[Items from a dataset]

+ + +

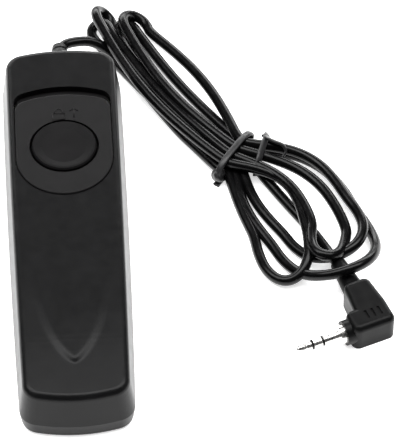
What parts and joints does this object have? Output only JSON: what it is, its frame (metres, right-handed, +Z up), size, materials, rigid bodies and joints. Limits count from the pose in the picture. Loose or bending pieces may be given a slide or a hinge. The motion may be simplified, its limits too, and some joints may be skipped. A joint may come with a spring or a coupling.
{
  "type": "wired camera remote release",
  "caption": "Hand-held wired remote shutter release with a sliding lock panel, a two-stage push button, a tied hank of thin cord and an angled jack plug.",
  "frame": {"origin": "centre of the handset's footprint, on the surface that it lies on", "axes": "+Y along the handset towards its cord end, +Z up out of the button face, +X towards the side where the cord lies"},
  "size_m": [0.0934, 0.138, 0.0172],
  "materials": {
    "case_plastic": "satin moulded ABS",
    "slider_plastic": "satin moulded ABS",
    "button_plastic": "satin moulded ABS",
    "inner_plastic": "moulded nylon",
    "screw_steel": "zinc plated",
    "spring_steel": "bright spring steel",
    "contact_brass": "stamped leaf",
    "solder": "bright solder",
    "wire_red": "thin insulation",
    "wire_white": "thin insulation",
    "wire_yellow": "thin insulation",
    "cord_pvc": "soft gloss PVC",
    "relief_rubber": "soft moulded sleeve",
    "tie_plastic": "plastic-covered wire",
    "plug_plastic": "satin moulded PVC",
    "plug_metal": "nickel plate",
    "plug_insulator": "moulded ring"
  },
  "bodies": {
    "case": {"top_shell": "case_plastic", "bottom_shell": "case_plastic", "case_screws": "screw_steel", "slide_frame": "inner_plastic", "frame_screws": "screw_steel", "lock_catch": "spring_steel", "catch_screws": "screw_steel", "contact_block": "inner_plastic", "shutter_leaf": "contact_brass", "focus_leaf": "contact_brass", "common_leaf": "contact_brass", "leaf_spacers": "inner_plastic", "leaf_clamp": "inner_plastic", "leaf_screws": "screw_steel", "wire_shutter": "wire_red", "wire_focus": "wire_yellow", "wire_common": "wire_white", "solder_joints": "solder", "cord_clamp": "inner_plastic", "clamp_screws": "screw_steel", "strain_relief": "relief_rubber", "cord_tail": "cord_pvc", "cord_exit_run": "cord_pvc", "cord_hank": "cord_pvc", "twist_tie": "tie_plastic", "plug_housing": "plug_plastic", "plug_collar": "plug_metal", "plug_sleeve": "plug_metal", "plug_ring": "plug_metal", "plug_insulators": "plug_insulator", "plug_tip": "plug_metal"},
    "slider": {"lock_slider": "slider_plastic", "button_guide": "inner_plastic", "guide_screws": "screw_steel", "button_spring": "spring_steel"},
    "button": {"release_button": "button_plastic"}
  },
  "joints": [
    {"name": "slider_slide", "type": "slide", "parent": "case", "child": "slider", "axis": [0, 1, 0], "range_m": [0, 0.0026]},
    {"name": "button_press", "type": "slide", "parent": "slider", "child": "button", "axis": [0, 0, -1], "range_m": [0, 0.0018], "stiffness_N_per_m": 350, "springref_m": -0.001, "deforming": ["button_spring", "common_leaf", "focus_leaf"]}
  ]
}
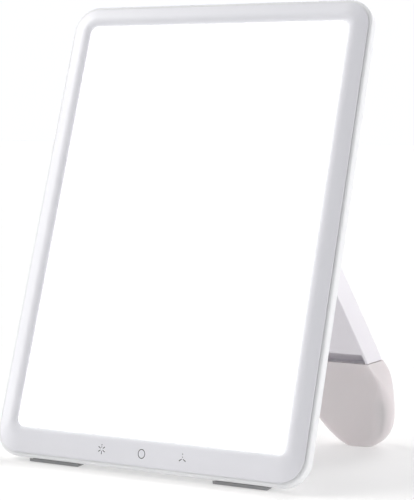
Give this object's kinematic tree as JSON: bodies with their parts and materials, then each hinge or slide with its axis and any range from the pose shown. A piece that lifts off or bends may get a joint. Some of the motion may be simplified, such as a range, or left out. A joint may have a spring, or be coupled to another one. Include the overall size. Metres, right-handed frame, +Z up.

+ + +

Search the data above for the word "axis", then gather each line in which it appears.

Solution for this exercise
    {"name": "slider_slide", "type": "slide", "parent": "case", "child": "slider", "axis": [0, 1, 0], "range_m": [0, 0.0026]},
    {"name": "button_press", "type": "slide", "parent": "slider", "child": "button", "axis": [0, 0, -1], "range_m": [0, 0.0018], "stiffness_N_per_m": 350, "springref_m": -0.001, "deforming": ["button_spring", "common_leaf", "focus_leaf"]}
Give this object's kinematic tree as JSON: bodies with their parts and materials, then each hinge or slide with its axis and any range from the pose shown. A piece that lifts off or bends may get a joint. Some of the motion may be simplified, such as a range, or left out. A joint may have a spring, or be coupled to another one. Include the overall size. Metres, right-handed frame, +Z up.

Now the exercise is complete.